By Ray Chickrie
Caribbean News Now contributor
PORT OF SPAIN, Trinidad -- Leaders in Guyana, Suriname and Trinidad and Tobago greeted Muslims at the onset of Ramadan, the Muslim month of fasting from sunrise to sunset, which began on Sunday in the Caribbean.
Ramadan coverage in Muslim strongholds in the Caribbean -- Guyana, Suriname and Trinidad and Tobago -- was very noticeable in the media. Especially in Suriname the coverage in media throughout the month is pretty robust.
The prime minister of Trinidad and Tobago, Kamla Persad-Bissessar, in extending Ramadan felicitations to Trinidadian Muslims, said that her county is a “model of peaceful diversity.”
She said: “We hold strongly to our appreciation for our fellow Muslim brothers and sisters who have made a significant contribution to our country.

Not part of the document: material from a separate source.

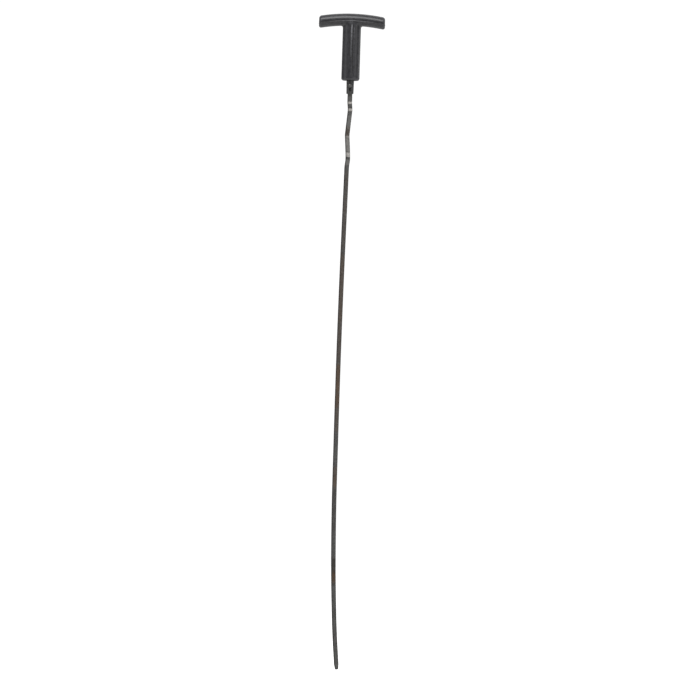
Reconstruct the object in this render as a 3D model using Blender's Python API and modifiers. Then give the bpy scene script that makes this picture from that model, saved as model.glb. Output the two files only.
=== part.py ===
"""Engine oil dipstick: a moulded T-handle whose hollow stem pushes over a guide tube, a carrier pressed up
inside it, and a kinked strip of spring steel riveted to the carrier.

The origin is on the stem's axis, in the plane of its mouth. +Z runs up the handle, +X along its crossbar,
and the blade hangs down towards -Z. Sizes below are in millimetres, and MM turns them into metres.
"""

import math

import bmesh
import bpy
from mathutils import Matrix, Vector

MM = 0.001

# The gap left between two pieces that touch on the real object.
GAP = 0.3

# T-handle: the crossbar.
BAR_LENGTH = 66.0
BAR_HEIGHT = 12.3
BAR_DEPTH = 15.2
BAR_TOP = 67.4
BAR_ARCH_RADIUS = 175.0
BAR_END_ROUNDING = 2.6
BAR_END_SHARE = 0.68
BAR_STEPS = 16

# T-handle: the stem, an oval tube, and the rib on its front and back.
STEM_WIDTH = 18.2
STEM_DEPTH = 16.4
STEM_TOP = 60.0
STEM_EDGE_RADIUS = 2.6
STEM_SHOULDER_RADIUS = 4.0
RIB_RADIUS = 1.1
RIB_PROUD = 0.7
RIB_FOOT = 22.0
RIB_HEAD = 60.5

# The bore that takes the guide tube, and the socket above it that takes the carrier.
TUBE_BORE_RADIUS = 6.6
TUBE_BORE_DEPTH = 34.0
TUBE_BORE_LEAD_IN = 0.8
SOCKET_DEPTH = 16.5

# Carrier: a turned spigot, with two ring grooves, a pocket for the blade and a window in front.
CARRIER_RADIUS = 3.8
CARRIER_FOOT_RADIUS = 3.55
CARRIER_FOOT = -13.0
CARRIER_CHAMFER = 0.6
CARRIER_TOP = 50.0
POCKET_TOP = 6.0
WINDOW_WIDTH = 2.2
WINDOW_TOP = -7.2
WINDOW_FOOT = -10.8

# Seals: two O-rings on the carrier and a washer that the end of the guide tube bears on.
RING_SECTION = 2.2
RING_INNER_RADIUS = 2.75
RING_HEIGHTS = {"lower_o_ring": 9.0, "upper_o_ring": 18.0}
SEAL_OUTER_RADIUS = 6.3
SEAL_THICKNESS = 2.0
SEAL_CHAMFER = 0.25

# Rivet through the carrier and the blade, its head facing the front.
RIVET_HEIGHT = -5.0
RIVET_SHANK_RADIUS = 1.0
RIVET_HEAD_RADIUS = 1.7
RIVET_HEAD_HEIGHT = 0.8
RIVET_SEAT = 3.3

# Blade: a strip with eased edges. It leaves the carrier square to the handle, then twists to BLADE_TURN.
BLADE_WIDTH = 4.76
BLADE_THICKNESS = 1.4
BLADE_EDGE_RADIUS = 0.35
BLADE_TOP = 5.4
BLADE_END = 588.4
BLADE_TURN = math.radians(27.0)
TWIST_START = 13.0
TWIST_END = 24.0
TWIST_STEPS = 6

# Tip: the strip narrows over TIP_LENGTH to TIP_SHARE of its width and ends blunt, with rounded corners.
TIP_LENGTH = 5.5
TIP_SHARE = 0.72
TIP_CORNER_RADIUS = 0.9

# The blade's bends, as (drop below the mouth, bow off the axis, length eased before and after the bend).
# The first six grip the inside of the guide tube, and the rest are the long bow of a used blade.
BLADE_BENDS = (
    (22.0, 0.2, 1.6),
    (29.0, 1.65, 1.8),
    (54.0, -3.3, 1.8),
    (74.0, -0.4, 1.6),
    (79.5, -0.3, 1.6),
    (85.5, -2.1, 1.8),
    (250.0, -7.65, 85.0),
    (429.0, -7.65, 34.0),
    (497.4, -4.25, 28.0),
    (553.6, 2.42, 17.0),
)
BLADE_TIP_BOW = 9.4
SHARP_BEND_STEPS = 4
SLOW_BEND_STEPS = 8
SLOW_BEND_EASE = 10.0

# Colours (linear), roughness and metallic of each material.
FINISHES = {
    "handle_plastic": ((0.050, 0.050, 0.053), 0.42, 0.0),
    "carrier_nylon": ((0.080, 0.080, 0.080), 0.50, 0.0),
    "seal_rubber": ((0.020, 0.020, 0.020), 0.70, 0.0),
    "rivet_steel": ((0.300, 0.300, 0.295), 0.38, 1.0),
    "blade_spring_steel": ((0.150, 0.143, 0.135), 0.45, 1.0),
}


def clear_scene():
    for obj in list(bpy.data.objects):
        bpy.data.objects.remove(obj, do_unlink=True)


def new_collection(name):
    collection = bpy.data.collections.new(name)
    bpy.context.scene.collection.children.link(collection)
    return collection


def new_material(name):
    colour, roughness, metallic = FINISHES[name]
    material = bpy.data.materials.new(name)
    material.use_nodes = True
    shader = material.node_tree.nodes["Principled BSDF"]
    shader.inputs["Base Color"].default_value = (*colour, 1.0)
    shader.inputs["Roughness"].default_value = roughness
    shader.inputs["Metallic"].default_value = metallic
    return material


def add_object(name, data, collection):
    obj = bpy.data.objects.new(name, data)
    collection.objects.link(obj)
    return obj


def mesh_from(build):
    """A mesh filled by build(bm), a function that adds geometry to an empty bmesh."""
    bm = bmesh.new()
    build(bm)
    mesh = bpy.data.meshes.new("mesh")
    bm.to_mesh(mesh)
    bm.free()
    return mesh


def finish(obj, material):
    """The object's own material and smooth shading, with edges over 35 degrees left crisp."""
    obj.data.materials.clear()
    obj.data.materials.append(material)
    obj.data.shade_smooth()
    obj.data.set_sharp_from_angle(angle=math.radians(35.0))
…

Such appreciation has allowed us to be seen as a model of peaceful diversity in the world through mutual respect, tolerance and acceptance of the spirit of family togetherness by putting Almighty God in front and walking behind.”
Persad-Bissessar also pointed out Ramadan represents sacrifice, and challenging of oneself to deepen spiritual appreciation for life and service to others.

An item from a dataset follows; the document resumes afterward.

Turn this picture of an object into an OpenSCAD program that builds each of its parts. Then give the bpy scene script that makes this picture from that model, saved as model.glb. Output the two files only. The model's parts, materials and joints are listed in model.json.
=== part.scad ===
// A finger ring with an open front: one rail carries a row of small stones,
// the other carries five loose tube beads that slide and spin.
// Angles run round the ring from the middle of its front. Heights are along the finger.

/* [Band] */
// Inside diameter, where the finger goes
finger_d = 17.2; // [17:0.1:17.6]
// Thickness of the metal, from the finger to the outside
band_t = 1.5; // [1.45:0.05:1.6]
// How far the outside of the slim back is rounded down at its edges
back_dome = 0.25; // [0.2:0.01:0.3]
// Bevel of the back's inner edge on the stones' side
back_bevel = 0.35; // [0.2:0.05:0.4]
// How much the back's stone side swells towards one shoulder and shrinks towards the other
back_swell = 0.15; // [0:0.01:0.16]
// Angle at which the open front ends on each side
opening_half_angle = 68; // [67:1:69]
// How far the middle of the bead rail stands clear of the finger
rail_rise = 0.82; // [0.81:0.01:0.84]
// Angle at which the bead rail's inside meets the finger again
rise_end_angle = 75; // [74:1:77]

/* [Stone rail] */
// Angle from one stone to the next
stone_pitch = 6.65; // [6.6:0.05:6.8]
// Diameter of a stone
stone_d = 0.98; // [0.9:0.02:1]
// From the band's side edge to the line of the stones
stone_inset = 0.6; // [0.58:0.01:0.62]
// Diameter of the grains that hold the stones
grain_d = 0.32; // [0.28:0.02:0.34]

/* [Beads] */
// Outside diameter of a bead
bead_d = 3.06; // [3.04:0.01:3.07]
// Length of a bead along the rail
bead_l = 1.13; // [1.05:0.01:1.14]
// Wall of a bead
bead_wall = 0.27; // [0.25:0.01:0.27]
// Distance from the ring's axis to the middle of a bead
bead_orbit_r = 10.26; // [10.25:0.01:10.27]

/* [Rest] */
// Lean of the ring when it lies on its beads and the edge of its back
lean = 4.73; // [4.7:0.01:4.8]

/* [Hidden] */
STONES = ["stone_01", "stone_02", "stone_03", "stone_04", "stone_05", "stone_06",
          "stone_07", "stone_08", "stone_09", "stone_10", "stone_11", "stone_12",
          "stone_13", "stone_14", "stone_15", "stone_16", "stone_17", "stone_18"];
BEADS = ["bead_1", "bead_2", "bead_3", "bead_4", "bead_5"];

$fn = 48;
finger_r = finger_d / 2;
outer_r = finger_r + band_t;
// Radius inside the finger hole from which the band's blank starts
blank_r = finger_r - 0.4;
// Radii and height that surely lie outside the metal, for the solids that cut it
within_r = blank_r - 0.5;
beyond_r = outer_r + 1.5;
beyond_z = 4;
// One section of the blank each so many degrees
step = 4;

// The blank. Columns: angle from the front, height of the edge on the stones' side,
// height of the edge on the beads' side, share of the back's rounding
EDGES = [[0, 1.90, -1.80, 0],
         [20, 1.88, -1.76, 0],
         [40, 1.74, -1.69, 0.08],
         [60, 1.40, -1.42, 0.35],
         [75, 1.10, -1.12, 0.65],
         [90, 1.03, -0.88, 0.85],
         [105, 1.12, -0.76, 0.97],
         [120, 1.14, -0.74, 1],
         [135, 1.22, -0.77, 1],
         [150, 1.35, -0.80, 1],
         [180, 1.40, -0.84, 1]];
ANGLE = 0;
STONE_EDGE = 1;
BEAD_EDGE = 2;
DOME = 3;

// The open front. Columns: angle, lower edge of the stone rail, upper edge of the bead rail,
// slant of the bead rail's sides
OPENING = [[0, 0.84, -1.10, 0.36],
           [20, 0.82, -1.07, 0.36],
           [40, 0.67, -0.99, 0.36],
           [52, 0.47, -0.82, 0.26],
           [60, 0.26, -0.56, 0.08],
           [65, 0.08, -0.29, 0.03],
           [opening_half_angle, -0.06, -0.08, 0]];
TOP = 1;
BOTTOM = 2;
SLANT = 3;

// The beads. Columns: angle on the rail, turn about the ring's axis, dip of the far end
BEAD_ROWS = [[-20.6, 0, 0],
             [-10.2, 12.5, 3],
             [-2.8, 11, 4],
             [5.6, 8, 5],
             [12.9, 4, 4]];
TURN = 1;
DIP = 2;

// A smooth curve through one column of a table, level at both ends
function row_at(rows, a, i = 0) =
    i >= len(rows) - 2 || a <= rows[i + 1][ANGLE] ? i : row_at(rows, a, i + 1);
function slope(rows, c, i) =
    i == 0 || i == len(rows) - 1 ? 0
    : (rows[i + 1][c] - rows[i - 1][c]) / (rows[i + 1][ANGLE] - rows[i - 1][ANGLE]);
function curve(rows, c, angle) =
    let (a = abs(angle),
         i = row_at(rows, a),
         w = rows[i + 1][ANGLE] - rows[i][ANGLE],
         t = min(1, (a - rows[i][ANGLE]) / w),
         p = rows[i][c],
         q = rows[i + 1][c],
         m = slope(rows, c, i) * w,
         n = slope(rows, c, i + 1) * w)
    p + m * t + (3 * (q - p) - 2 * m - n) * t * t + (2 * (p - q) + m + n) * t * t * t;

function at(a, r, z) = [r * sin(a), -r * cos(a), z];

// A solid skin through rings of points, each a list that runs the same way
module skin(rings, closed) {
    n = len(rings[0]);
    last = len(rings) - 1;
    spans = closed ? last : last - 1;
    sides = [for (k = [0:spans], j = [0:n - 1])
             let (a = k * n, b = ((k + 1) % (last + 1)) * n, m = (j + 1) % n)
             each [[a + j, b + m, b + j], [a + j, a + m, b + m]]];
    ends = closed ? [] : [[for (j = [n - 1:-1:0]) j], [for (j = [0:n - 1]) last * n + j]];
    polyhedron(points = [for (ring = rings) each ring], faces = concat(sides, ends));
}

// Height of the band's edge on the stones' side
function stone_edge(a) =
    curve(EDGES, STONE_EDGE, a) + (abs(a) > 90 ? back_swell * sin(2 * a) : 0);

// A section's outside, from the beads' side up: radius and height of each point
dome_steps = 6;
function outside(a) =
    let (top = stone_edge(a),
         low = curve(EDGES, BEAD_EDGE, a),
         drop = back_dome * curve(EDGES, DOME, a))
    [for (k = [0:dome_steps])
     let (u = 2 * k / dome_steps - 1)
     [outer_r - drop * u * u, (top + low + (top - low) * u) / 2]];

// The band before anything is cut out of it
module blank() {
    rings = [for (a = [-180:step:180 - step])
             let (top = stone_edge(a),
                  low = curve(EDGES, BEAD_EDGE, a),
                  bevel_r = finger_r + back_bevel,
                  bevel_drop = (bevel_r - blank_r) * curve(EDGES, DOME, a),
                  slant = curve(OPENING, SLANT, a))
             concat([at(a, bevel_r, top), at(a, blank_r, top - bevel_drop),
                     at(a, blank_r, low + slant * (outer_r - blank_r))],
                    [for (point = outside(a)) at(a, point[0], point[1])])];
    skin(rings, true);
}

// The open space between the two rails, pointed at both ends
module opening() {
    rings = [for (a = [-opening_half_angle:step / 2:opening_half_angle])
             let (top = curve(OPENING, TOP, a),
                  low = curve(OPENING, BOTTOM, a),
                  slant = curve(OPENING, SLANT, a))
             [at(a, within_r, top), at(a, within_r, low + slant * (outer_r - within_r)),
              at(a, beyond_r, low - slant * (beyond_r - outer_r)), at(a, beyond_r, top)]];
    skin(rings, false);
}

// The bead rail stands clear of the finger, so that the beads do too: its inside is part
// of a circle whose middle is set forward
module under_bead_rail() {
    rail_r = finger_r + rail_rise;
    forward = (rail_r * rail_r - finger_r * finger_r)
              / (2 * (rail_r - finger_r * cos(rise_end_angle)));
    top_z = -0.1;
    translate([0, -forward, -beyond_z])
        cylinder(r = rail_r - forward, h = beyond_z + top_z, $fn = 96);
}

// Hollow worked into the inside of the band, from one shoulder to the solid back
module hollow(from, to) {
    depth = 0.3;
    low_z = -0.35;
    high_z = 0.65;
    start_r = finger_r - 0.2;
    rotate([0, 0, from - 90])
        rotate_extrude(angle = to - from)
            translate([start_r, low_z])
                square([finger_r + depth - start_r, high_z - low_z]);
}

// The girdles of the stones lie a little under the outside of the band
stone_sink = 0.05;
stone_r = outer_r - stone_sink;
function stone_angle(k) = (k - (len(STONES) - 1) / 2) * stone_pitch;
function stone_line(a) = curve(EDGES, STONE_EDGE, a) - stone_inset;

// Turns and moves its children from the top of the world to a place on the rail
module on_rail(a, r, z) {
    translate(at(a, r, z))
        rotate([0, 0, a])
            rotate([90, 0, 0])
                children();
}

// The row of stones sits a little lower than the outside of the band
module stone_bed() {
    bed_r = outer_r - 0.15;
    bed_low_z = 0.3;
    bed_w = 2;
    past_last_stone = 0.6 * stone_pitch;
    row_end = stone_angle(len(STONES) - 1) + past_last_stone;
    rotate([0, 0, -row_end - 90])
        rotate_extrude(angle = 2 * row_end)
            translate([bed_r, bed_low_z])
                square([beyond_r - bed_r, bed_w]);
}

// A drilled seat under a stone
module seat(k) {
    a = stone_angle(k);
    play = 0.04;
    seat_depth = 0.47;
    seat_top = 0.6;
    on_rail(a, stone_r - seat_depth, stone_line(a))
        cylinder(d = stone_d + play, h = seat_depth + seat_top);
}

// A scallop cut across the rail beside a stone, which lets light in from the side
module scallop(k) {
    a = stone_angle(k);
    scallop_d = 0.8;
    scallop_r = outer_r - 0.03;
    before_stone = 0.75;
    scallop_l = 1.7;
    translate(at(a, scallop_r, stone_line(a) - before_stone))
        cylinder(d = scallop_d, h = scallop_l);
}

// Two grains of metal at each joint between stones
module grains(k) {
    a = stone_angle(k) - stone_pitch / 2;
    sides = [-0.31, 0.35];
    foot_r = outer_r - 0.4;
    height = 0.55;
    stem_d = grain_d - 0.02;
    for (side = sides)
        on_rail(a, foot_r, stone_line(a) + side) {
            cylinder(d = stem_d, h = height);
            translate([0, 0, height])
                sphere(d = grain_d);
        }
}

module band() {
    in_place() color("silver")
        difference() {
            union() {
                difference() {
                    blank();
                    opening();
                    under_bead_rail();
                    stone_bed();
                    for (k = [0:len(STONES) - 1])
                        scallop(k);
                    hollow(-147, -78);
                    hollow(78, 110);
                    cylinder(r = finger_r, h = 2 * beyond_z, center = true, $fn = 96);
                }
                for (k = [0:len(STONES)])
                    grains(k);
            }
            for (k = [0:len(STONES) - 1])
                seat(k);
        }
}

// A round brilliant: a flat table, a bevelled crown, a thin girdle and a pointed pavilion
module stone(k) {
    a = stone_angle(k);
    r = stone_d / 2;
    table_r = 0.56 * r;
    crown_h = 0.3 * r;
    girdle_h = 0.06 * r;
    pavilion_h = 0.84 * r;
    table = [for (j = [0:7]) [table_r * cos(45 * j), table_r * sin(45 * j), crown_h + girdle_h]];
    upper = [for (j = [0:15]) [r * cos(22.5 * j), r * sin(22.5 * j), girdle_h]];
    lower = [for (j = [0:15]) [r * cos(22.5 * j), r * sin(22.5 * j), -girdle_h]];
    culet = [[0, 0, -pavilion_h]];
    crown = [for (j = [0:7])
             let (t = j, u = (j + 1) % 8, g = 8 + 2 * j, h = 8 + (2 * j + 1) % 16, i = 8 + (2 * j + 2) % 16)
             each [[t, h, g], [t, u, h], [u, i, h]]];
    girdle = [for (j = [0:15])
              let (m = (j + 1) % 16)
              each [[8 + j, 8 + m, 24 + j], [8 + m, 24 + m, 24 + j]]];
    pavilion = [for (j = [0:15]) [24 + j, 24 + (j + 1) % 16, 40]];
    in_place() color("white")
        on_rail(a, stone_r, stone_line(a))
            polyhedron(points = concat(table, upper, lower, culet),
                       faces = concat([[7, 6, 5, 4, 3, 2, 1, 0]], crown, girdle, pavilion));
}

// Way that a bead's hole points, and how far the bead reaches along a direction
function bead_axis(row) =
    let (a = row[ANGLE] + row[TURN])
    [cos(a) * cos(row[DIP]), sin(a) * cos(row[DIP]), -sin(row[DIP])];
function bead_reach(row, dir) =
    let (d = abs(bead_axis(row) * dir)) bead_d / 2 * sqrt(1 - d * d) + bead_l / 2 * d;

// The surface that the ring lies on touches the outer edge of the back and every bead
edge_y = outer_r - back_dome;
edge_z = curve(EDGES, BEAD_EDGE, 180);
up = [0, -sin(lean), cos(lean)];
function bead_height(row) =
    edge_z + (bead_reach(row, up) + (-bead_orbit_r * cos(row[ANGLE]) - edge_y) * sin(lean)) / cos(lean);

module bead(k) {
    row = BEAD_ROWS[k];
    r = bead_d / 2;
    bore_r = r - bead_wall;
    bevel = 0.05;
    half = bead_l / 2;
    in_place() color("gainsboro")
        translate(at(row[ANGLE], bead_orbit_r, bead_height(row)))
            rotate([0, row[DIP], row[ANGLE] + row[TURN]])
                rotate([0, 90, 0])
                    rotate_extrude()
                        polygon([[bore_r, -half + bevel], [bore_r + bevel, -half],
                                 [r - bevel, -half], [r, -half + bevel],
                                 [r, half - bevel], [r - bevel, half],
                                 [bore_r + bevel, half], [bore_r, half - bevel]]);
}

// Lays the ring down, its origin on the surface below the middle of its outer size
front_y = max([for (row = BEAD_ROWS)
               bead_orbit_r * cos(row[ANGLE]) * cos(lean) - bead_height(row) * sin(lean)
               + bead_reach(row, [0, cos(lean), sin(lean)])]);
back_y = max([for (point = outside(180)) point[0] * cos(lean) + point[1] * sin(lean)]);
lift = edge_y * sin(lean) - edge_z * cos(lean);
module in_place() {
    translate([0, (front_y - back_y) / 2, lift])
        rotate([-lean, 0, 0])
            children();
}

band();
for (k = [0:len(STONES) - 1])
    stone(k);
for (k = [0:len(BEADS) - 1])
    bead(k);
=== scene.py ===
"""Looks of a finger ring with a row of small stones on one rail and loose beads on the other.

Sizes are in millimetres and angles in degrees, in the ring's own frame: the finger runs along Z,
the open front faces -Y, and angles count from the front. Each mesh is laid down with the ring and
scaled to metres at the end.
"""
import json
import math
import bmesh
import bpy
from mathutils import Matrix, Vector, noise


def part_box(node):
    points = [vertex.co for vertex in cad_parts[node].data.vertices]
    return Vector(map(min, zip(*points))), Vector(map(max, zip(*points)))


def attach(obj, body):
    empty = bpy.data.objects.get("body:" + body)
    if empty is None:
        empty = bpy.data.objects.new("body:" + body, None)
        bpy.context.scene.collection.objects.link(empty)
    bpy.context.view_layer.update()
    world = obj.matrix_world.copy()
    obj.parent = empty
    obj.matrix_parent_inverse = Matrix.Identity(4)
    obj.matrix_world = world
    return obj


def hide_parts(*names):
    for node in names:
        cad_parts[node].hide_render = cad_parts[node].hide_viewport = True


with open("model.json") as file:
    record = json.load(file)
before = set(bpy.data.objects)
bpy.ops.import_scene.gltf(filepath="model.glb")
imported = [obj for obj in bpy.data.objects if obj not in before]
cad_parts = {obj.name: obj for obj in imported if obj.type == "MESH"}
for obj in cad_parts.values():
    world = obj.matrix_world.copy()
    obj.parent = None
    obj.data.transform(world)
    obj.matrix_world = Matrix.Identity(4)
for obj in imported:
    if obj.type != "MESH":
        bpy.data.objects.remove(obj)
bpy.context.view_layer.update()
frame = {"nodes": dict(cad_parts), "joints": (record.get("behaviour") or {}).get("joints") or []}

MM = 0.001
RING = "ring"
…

The president of the Suriname Indonesian party, Pertjah Luhur, Paul Salam Somohardjo, appealed to non-Muslims to support their Muslim brothers and sisters who are fasting. Muslims in Suriname make up about 20% of the population, many of whom came from the Indonesian Island of Java.

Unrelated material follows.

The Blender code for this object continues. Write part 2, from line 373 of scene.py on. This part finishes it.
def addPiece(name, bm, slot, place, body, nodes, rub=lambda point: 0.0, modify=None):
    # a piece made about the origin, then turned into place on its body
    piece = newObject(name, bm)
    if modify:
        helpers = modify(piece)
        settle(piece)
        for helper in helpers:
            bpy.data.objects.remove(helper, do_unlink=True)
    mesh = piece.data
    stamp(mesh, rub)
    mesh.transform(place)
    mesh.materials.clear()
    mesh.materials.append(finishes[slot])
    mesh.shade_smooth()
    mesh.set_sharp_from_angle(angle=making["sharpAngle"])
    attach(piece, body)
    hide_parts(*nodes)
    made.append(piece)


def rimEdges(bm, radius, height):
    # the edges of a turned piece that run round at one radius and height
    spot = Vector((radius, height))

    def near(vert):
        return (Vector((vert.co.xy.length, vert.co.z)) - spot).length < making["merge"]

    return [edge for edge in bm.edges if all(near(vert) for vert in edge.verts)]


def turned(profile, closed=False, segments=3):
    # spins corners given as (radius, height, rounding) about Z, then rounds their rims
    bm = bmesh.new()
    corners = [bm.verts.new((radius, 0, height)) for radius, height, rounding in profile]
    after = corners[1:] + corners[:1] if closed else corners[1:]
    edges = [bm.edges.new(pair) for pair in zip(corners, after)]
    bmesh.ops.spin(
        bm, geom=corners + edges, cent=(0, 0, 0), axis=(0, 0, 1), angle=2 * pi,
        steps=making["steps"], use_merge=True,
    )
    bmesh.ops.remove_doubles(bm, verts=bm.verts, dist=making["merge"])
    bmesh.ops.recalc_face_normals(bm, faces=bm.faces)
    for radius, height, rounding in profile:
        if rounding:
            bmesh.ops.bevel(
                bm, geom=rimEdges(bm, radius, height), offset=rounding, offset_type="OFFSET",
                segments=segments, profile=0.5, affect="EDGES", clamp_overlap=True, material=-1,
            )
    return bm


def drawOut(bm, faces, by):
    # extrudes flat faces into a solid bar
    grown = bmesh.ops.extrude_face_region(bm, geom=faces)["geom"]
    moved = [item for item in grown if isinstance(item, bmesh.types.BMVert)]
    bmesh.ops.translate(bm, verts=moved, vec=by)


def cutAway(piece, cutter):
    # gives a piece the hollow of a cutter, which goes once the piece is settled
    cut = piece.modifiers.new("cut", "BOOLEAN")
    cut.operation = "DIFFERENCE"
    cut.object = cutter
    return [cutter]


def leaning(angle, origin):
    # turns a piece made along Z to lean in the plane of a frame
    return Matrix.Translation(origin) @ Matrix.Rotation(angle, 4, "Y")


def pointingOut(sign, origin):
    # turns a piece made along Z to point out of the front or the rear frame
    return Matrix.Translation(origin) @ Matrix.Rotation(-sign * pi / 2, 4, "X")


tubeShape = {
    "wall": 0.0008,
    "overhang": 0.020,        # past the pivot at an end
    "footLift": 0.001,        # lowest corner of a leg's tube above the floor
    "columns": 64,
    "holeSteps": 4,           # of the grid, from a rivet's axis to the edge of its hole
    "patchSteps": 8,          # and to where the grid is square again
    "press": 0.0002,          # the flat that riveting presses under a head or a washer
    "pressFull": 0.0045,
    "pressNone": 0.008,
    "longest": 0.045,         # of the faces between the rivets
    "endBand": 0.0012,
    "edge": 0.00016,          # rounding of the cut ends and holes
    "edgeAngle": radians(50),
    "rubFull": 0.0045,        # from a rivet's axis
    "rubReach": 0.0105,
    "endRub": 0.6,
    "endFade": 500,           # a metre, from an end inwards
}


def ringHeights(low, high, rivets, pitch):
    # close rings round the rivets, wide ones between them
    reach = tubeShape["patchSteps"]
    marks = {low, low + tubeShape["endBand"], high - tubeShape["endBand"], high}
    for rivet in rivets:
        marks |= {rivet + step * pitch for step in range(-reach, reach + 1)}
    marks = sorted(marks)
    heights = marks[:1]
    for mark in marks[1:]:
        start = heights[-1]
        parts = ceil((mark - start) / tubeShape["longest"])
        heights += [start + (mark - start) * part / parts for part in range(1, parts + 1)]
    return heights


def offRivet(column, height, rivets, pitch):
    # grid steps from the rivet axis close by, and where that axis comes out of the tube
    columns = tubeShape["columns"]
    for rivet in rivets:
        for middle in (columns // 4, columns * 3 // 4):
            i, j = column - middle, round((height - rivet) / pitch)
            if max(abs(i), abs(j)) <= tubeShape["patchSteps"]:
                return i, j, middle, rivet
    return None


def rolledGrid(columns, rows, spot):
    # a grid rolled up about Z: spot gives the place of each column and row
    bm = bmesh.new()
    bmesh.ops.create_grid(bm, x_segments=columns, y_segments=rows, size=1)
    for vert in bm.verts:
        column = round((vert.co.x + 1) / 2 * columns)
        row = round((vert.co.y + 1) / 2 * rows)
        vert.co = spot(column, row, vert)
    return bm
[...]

He said, “It is important that people we remember each other and consider each other so that we develop love and compassion for each other and see each other as equal. It (Ramadan) teaches us respect towards the others and the Creator.”
The First Lady of Guyana, Deolatchmee Ramotar, extended Ramadan greetings to Guyanese Muslims.
“I extend greetings and best wishes to the Muslim community in Guyana as it commences the Holy Month of Ramadan. This is considered the ninth month of the Islamic calendar and has special significance because it was during this month, fourteen centuries ago, that Allah began to reveal the Quran to the Prophet Muhammad,” she said.
Guyana’s only Muslim minister in the cabinet of the current government, Mohammed Irfaan Ali, also extended Ramadan greetings to his brethren.
Ali, who is minister of housing and water, said that Ramadan allows for the cleansing of the mind and connecting the soul closer to God.
“It is the cleansing of one’s mind and soul in bringing you closer to the commandments as prescribed in the Holy Book, so it is my sincere wish that Guyana is blessed in a very special way this month and that all the Muslims observing this auspicious occasion are given the strength, mercies, patience and all that is required to make their fasting successful,” said Ali.
Muslims are significant minorities in Guyana, Suriname and Trinidad and Tobago, and Eid-Ul-Fitr, the end of Ramadan, is an official national holiday in these countries. Islam has been institutionalized at local and national level since African slaves and Indentured immigrants from India and Indonesia brought Islam to this region. More recently, the voice of local Muslims have been taken to international forums, especially since some of these countries are members of the Organisation of Islamic Cooperation (OIC), the Islamic Development Bank (IsDB) and the Islamic Scientific, Educational and Cultural Organisation (ISESCO).